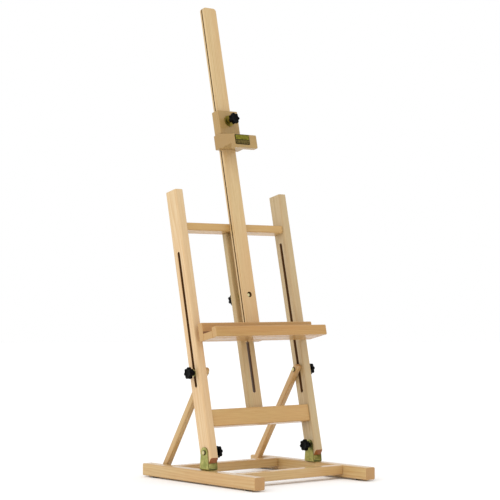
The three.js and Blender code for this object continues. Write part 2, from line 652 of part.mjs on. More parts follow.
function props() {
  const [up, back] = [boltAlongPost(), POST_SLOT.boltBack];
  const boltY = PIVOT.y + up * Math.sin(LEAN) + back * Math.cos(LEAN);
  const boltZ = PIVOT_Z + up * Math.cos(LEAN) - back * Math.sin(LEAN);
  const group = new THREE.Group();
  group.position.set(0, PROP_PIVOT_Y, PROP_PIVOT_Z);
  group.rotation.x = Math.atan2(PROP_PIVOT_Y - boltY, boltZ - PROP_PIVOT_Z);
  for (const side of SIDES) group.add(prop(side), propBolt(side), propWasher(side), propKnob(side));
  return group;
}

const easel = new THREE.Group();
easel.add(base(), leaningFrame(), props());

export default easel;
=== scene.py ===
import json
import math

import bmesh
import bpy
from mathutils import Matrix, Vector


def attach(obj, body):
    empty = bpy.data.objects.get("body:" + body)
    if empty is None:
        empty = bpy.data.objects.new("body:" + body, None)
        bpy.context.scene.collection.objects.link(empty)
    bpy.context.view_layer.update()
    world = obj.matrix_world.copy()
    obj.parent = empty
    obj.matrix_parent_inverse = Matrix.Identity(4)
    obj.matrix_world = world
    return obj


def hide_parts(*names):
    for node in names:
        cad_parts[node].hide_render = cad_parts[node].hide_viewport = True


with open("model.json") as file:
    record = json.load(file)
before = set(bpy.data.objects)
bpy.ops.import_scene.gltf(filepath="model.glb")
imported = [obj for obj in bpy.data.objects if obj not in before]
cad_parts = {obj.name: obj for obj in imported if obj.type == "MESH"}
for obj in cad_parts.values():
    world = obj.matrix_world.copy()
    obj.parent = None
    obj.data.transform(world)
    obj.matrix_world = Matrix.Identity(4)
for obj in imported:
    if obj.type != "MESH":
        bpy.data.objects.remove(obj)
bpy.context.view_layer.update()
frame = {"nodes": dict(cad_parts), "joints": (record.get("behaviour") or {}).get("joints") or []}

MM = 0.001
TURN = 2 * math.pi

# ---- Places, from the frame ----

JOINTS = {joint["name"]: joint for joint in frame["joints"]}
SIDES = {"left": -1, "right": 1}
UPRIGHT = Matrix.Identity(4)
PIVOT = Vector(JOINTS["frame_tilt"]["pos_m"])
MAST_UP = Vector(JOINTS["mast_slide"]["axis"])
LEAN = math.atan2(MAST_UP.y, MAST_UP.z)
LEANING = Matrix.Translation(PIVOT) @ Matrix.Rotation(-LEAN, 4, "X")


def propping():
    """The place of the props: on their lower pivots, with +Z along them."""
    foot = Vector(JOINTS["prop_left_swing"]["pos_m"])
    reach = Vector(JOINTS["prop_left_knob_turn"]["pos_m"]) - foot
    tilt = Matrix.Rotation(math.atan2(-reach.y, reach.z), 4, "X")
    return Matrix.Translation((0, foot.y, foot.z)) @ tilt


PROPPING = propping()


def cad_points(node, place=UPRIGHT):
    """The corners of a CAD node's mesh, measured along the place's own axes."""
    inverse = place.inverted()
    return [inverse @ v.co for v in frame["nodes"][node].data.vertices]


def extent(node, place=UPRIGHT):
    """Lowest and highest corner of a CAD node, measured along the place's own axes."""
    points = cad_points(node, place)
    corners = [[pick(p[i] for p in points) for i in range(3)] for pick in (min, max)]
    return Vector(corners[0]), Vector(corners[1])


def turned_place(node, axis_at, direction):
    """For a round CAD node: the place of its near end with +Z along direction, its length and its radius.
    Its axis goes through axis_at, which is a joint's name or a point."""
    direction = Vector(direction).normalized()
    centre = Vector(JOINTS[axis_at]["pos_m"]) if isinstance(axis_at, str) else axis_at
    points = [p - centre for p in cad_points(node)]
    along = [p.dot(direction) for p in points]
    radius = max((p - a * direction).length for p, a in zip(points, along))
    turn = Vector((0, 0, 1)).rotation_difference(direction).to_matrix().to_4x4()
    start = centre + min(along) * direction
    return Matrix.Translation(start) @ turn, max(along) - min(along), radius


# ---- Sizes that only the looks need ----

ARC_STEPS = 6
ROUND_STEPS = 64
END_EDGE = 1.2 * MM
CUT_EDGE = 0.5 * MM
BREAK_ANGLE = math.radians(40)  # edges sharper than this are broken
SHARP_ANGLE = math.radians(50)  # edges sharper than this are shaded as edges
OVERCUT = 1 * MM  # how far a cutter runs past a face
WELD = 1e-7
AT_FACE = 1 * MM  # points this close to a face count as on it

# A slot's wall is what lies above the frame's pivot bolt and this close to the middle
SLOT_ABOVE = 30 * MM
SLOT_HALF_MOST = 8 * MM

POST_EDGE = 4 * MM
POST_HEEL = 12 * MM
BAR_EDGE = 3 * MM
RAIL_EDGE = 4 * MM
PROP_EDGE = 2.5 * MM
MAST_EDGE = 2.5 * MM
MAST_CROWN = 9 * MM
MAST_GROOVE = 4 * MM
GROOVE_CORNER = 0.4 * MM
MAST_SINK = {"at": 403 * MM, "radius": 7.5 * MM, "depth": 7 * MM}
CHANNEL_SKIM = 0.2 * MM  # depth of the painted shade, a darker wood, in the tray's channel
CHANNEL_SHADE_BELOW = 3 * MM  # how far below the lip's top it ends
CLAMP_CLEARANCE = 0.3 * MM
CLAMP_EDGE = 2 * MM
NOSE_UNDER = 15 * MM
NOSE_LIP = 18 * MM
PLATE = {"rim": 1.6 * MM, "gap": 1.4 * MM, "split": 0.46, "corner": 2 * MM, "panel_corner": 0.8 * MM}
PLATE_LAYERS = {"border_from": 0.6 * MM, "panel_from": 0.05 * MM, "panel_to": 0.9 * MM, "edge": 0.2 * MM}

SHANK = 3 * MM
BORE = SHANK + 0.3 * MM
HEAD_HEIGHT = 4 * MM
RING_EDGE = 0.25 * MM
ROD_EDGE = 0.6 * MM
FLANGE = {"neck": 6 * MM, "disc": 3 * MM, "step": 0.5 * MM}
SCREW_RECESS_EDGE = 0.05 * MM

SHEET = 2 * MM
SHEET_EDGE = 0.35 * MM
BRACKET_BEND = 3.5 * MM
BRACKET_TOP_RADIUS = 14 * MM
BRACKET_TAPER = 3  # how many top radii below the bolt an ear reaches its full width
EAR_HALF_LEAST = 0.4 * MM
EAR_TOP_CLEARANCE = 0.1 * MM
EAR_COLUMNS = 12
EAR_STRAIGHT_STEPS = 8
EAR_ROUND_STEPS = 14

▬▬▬

* _Description of the task_:
Copy verbatim the line that contains "const easel = new THREE.Group();", the line that contains "bpy.data.objects.remove(obj)", and all lines between them.

* _Written solution_:
const easel = new THREE.Group();
easel.add(base(), leaningFrame(), props());

export default easel;
=== scene.py ===
import json
import math

import bmesh
import bpy
from mathutils import Matrix, Vector


def attach(obj, body):
    empty = bpy.data.objects.get("body:" + body)
    if empty is None:
        empty = bpy.data.objects.new("body:" + body, None)
        bpy.context.scene.collection.objects.link(empty)
    bpy.context.view_layer.update()
    world = obj.matrix_world.copy()
    obj.parent = empty
    obj.matrix_parent_inverse = Matrix.Identity(4)
    obj.matrix_world = world
    return obj


def hide_parts(*names):
    for node in names:
        cad_parts[node].hide_render = cad_parts[node].hide_viewport = True


with open("model.json") as file:
    record = json.load(file)
before = set(bpy.data.objects)
bpy.ops.import_scene.gltf(filepath="model.glb")
imported = [obj for obj in bpy.data.objects if obj not in before]
cad_parts = {obj.name: obj for obj in imported if obj.type == "MESH"}
for obj in cad_parts.values():
    world = obj.matrix_world.copy()
    obj.parent = None
    obj.data.transform(world)
    obj.matrix_world = Matrix.Identity(4)
for obj in imported:
    if obj.type != "MESH":
        bpy.data.objects.remove(obj)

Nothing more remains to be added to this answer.